Got 30 minutes? Get to know the JHU community—one person at a time

Christina Breda Antoniades, Aug 8

In the early days of his role as director of Student Employment Services, Nick Lantz was enjoying a holiday gathering on the Homewood campus when he noticed something curious.

“I was sitting there with the team that I would be leading, and I said to them, ‘How long did it take you to get to know everyone in this room?'” recalls Lantz, who could tell by the responses that his new team wasn’t making many connections with people outside their everyday work. “I knew then that it would be important to build relationships and collaborative opportunities for people, to come up with a way for them to meet folks that maybe they wouldn’t meet in their day,” he says. That got him thinking: “What if you are randomly paired? Maybe you hit it off, maybe you collaborate, maybe you just meet a new person.”

The result was Coffee With Colleagues, launched in July 2018 and sponsored by University Experiential Learning. Through the program, staff and faculty are matched with a randomly selected colleague for a 30-minute meeting, either in person or online.

The idea behind the venture was to help facilitate connections that establish rapport to break down silos and encourage collaboration, share best practices, and reduce barriers to the free flow of information and ideas.

After conceiving the idea, Lantz worked with programmer analyst Joy Paulose to develop the tools—including a website and database—that would allow colleagues to connect. The program was available initially to the Homewood campus and is now also available to SAIS faculty and staff, with discussions underway to expand further. More than 300 faculty and staff have participated so far, with about 50% choosing to meet online. Colleagues who sign up are given a new match each month. To help the meetings go smoothly, the Coffee With Colleagues team offers suggestions on discussion topics and how to use the time.

When Coffee With Colleagues launched, Julie Kuhn Sanchez, then an employer outreach coordinator with the Life Design Lab at Homewood, was immediately intrigued. “I’ve always believed that real connection fuels a thriving workplace, and this program offered a simple, brilliant way to do just that,” she says. As part of her job, Sanchez frequently engaged with employees in other departments and across the university, and she often found those conversations fruitful. “I knew that every conversation left me with something that either enhanced my work or simply felt good,” she says.

By 2023, Sanchez had moved into a new role as senior employee experience specialist for the Krieger School’s Office of Human Resources was excited to bring Coffee With Colleagues to the school’s faculty and staff. “It was a no-brainer. Coffee With Colleagues was one of the first things I knew I wanted to throw my weight behind and advocate for.” She now tells staff about the program as part of their school orientation.

As a Coffee With Colleagues participant, Sanchez has made multiple matches, both in person and virtual. For one pairing, she met with a faculty member at a coffee shop near Homewood. “It was the most energizing conversation,” she says. “I could see the passion he has for the work he’s doing with students and his writing courses.” The two, who share a background in the liberal arts, took the conversation beyond work into philosophy and other topics. “We took up the whole 30 minutes and then we used our lunch hour to keep talking,” Sanchez says.

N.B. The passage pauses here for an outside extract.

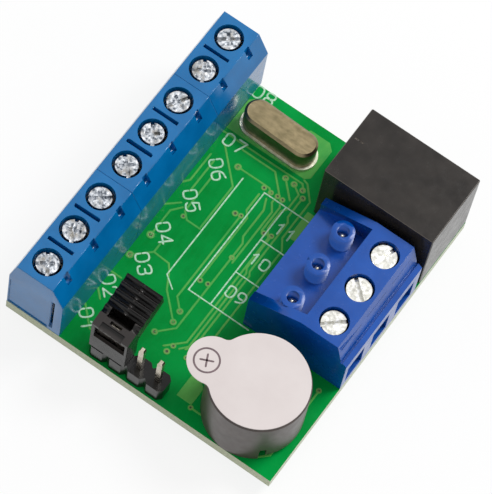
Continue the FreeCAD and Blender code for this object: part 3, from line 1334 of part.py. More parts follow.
def make_controller_chip():
    """The moulded controller chip, its edges bevelled and its first corner marked."""
    body = new_body("controller_chip_body")
    outline = draw_outline(sketch(body, "chip_outline", "XY_Plane"), rectangle(
        "-chip_width / 2", "-chip_length / 2", "chip_width / 2", "chip_length / 2"))
    block = pad(body, outline, "chip_height", backwards=True)
    bottom = -size("chip_height")
    bevel(body, block, lambda edge: edge.BoundBox.ZMax < bottom + SMALL, "chip_bevel")
    mark = draw_polygon(sketch(body, "first_lead_mark", "XY_Plane", "-chip_height"),
                        "chip_width / 2 - chip_mark_margin - chip_mark / 2",
                        "chip_length / 2 - chip_mark_margin - chip_mark / 2", "chip_mark / 2")
    pocket(body, mark, "chip_mark_depth", backwards=True)
    finish(body, "controller_chip", CHIP_X, CHIP_Y, UNDERSIDE + " - chip_standoff")


def chip_leads():
    """Stepped leads along both sides of the controller chip."""
    half = "(lead_reach / 2)"
    level = "(%s - chip_standoff - chip_height / 2)" % UNDERSIDE
    leads = []
    for number in range(CHIP_LEADS_PER_SIDE):
        along = "%s + chip_pitch * %g" % (CHIP_Y, number - (CHIP_LEADS_PER_SIDE - 1) / 2)
        for sign in "-+":
            shoulder = "%s %s (chip_width / 2 + %s / 2)" % (CHIP_X, sign, half)
            step = "%s %s (chip_width / 2 + %s)" % (CHIP_X, sign, half)
            foot = "%s %s (chip_width / 2 + %s * 1.5)" % (CHIP_X, sign, half)
            leads.append(fuse(
                middle_box(half, "lead_width", "lead_thickness", shoulder, along, level),
                middle_box("lead_thickness", "lead_width", "%s - %s" % (UNDERSIDE, level),
                           step, along, level),
                middle_box(half, "lead_width", "lead_thickness",
                           foot, along, UNDERSIDE + " - lead_thickness")))
    return leads


def flat_lead(spot, offset, side, width):
    """One flat lead that comes out of a small package's long side."""
    along = "%s %s (%s / 2 + lead_reach / 4)" % (spot[1], side, width)
    return middle_box("lead_width", "lead_reach / 2", "lead_thickness", "%s + %s" % (spot[0], offset), along,
                      UNDERSIDE + " - lead_thickness")


def make_component_leads():
    """Leads of the controller chip, the regulator and the transistors."""
    leads = chip_leads()
    for place in REGULATOR:
        spot = from_middle(place)
        leads += [flat_lead(spot, "%d * regulator_lead_spacing" % share, "-", "regulator_width")
                  for share in (-1, 0, 1)]
        leads.append(flat_lead(spot, "0", "+", "regulator_width"))
    for spot in TRANSISTOR_SPOTS:
        leads += [flat_lead(spot, "%d * transistor_lead_spacing / 2" % share, "-", "transistor_width")
                  for share in (-1, 1)]
        leads.append(flat_lead(spot, "0", "+", "transistor_width"))
    finish(group(leads), "component_leads", "0", "0")


def make_small_packages():
    """The regulator, transistors and diodes."""
    blocks = [under_block(from_middle(place), "regulator_length", "regulator_width", "regulator_height")
              for place in REGULATOR]
    blocks += [under_block(spot, "transistor_length", "transistor_width", "transistor_height")
               for spot in TRANSISTOR_SPOTS]
    blocks += [under_block(from_middle(place), "diode_length", "diode_width", "diode_height")
               for place in DIODES]
    finish(group(blocks), "small_packages", "0", "0")


def make_chip_passives():
    """Chip resistors and capacitors."""
    blocks = [under_block(spot, "passive_length", "passive_width", "resistor_height")
              for spot in RESISTOR_SPOTS]
    blocks += [under_block(from_middle(place), "passive_length", "passive_width", "capacitor_height")
               for place in CAPACITORS]
    finish(group(blocks), "chip_passives", "0", "0")


# The whole module


def build():
    """Make every piece in turn."""
    fill_sheet()
    make_board()
    make_signal_housing("signal_housing_front", 0, 3)
    make_signal_housing("signal_housing_middle", 3, 3)
    make_signal_housing("signal_housing_rear", 6, 2)
    make_signal_contacts()
    for way in range(SIGNAL_WAYS):
        make_signal_screw(way)
        make_signal_leaf(way)
    make_relay_terminal_housing()
    make_relay_terminal_contacts()
    for way in range(RELAY_WAYS):
        make_relay_cage(way)
        make_relay_terminal_screw(way)
    make_relay_cover()
    make_relay_base()
    make_relay_bobbin()
    make_relay_winding()
    make_relay_core()
    make_relay_yoke()
    make_relay_armature()
    make_relay_contact_spring()
    make_relay_fixed_contacts()
    make_relay_pins()
    make_buzzer_case()
    make_buzzer_base()
    make_buzzer_pins()
    make_buzzer_yoke()
    make_buzzer_magnet_and_coil()
    make_buzzer_diaphragm()
    make_buzzer_seal()
    make_crystal_can()
    make_crystal_base()
    make_crystal_leads()
    make_crystal_blank()
    make_header_body()
    make_header_pins()
    make_jumper_cap()
    make_jumper_contact()
    make_controller_chip()
    make_component_leads()
    make_small_packages()
    make_chip_passives()
    make_solder_joints()
    doc.recompute()


def check():
    """Stop if anything failed to build."""
    for thing in doc.Objects:
        if "Invalid" in thing.State or "Error" in thing.State:
            raise ValueError("%s (%s) did not build" % (thing.Name, thing.Label))
    for piece in pieces:
        if piece.Shape.isNull() or not piece.Shape.isValid() or not piece.Shape.Solids:
            raise ValueError(piece.Label + " has no valid solid")


def write():
    """Save each piece under its label."""
    os.makedirs("parts", exist_ok=True)
    for piece in pieces:
        piece.Shape.exportStep("parts/%s.step" % piece.Label)
    print(len(pieces), "pieces")


build()
check()
write()
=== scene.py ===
import math

import bmesh
import bpy
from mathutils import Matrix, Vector


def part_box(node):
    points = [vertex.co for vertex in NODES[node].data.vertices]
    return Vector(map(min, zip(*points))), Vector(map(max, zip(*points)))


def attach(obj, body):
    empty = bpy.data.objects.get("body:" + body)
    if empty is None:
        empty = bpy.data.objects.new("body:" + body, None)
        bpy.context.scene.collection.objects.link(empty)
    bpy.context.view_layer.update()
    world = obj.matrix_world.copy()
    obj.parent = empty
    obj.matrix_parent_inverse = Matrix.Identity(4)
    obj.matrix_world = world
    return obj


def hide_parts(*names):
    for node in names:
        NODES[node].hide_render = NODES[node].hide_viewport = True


# Looks of a bare access controller module: circuit board, two rows of wire terminals, relay,
# buzzer, crystal and a pin header with its jumper. Lengths here are in millimetres, measured
# like the board: from its near left corner, and up from its component side.

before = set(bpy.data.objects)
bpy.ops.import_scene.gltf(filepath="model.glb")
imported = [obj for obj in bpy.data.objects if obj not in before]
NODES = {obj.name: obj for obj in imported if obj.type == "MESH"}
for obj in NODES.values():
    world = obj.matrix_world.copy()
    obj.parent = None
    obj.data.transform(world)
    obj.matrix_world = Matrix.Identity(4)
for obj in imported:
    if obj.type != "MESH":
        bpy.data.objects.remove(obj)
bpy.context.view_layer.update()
MM = 0.001
BOARD_LOW, BOARD_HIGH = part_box("board")
UNDERSIDE = (BOARD_LOW.z - BOARD_HIGH.z) / MM
FIXED = "module"

SIGNAL_SCREWS = ["signal_screw_%d" % way for way in range(1, 9)]
SIGNAL_LEAVES = ["signal_leaf_%d" % way for way in range(1, 9)]
RELAY_SCREWS = ["relay_terminal_screw_%d" % way for way in range(1, 4)]
RELAY_CAGES = ["relay_cage_%d" % way for way in range(1, 4)]

# Print and copper: heights over the mask, widths, and how far the edges of their tops slant in
SUNK = 0.01
COPPER_HEIGHT = 0.035
POUR_HEIGHT = 0.03
INK_HEIGHT = 0.05
CROSSING_STEP = 0.003
CROSSING_LEVELS = 4
TRACK_WIDTH = 0.27
LOWER_TRACK_WIDTH = 0.351
INK_WIDTH = 0.2
NUMBER_WIDTH = 0.25
COPPER_SLANT = 0.04
INK_SLANT = 0.03
SIGNAL_NUMBER_HEIGHT = 1.6
RELAY_NUMBER_HEIGHT = 1.45

# Vias: radii as shares of the copper ring's, and heights
VIA_HOLE = 0.42
VIA_TIN = 0.7
VIA_DIMPLE = 0.2
VIA_RISE = 0.012
VIA_TIN_RISE = 0.02
VIA_SIDES = 24
PLUG_RIM = 0.012
PLUG_MIDDLE = 0.004
PLUG_SIDES = 12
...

Though it may sound perfect for the extroverted, the experience isn’t limited to those who are typically quick to strike up a conversation with a stranger. The commonality of working at JHU usually helps get the conversation started, says Coffee With Colleagues participant Charlee Dulaney, a senior instructional technologist in the Center for Teaching Excellence and Innovation at the Krieger School. “You don’t have to be the most gregarious person,” she says. Dulaney signed up for the program shortly after arriving at Johns Hopkins in late 2023 and has a favorite question to kick off her meetups. “I always ask, ‘What brought you to Hopkins?’ Being new to Hopkins, my journey is fresh in my mind, so I’m always curious,” she says. “The thing I find so fascinating has been people’s career trajectories. It’s been really interesting to hear the different careers and industries people were in before coming here.”

For Dulaney, the meetings are a nice opportunity to step away from the office and connect in a more casual way. And while she often finds herself talking about hobbies and family with her matches, she also gets a window into a host of different departments and functions at Hopkins, which is helpful in her job. “I talk to people from so many different backgrounds: astronomy, physics, finance, student affairs. It enables me to learn about their office and what they do.”

Participants can pause their involvement—Sanchez and Dulaney have done so during particularly busy work periods—and resume at any time. And, while colleagues may hit it off, “what I love about the program is you can keep in touch with the person or not. There is no obligation to be the person’s best friend or have a long-term relationship,” says Sanchez, who adds that even with one-off meetings, “I always walk away with inspiration that could apply to my role.”

That type of inspiration, and the connections the program fosters, tie in nicely with the university’s Ten for One strategic vision, Lantz says. “At a university as large and decentralized as Hopkins, making space for meaningful connections helps us work collaboratively,” he says. “When people take the time to listen, share, and learn from each other, even for just 30 minutes, it creates ripple effects that strengthen our community in powerful ways.”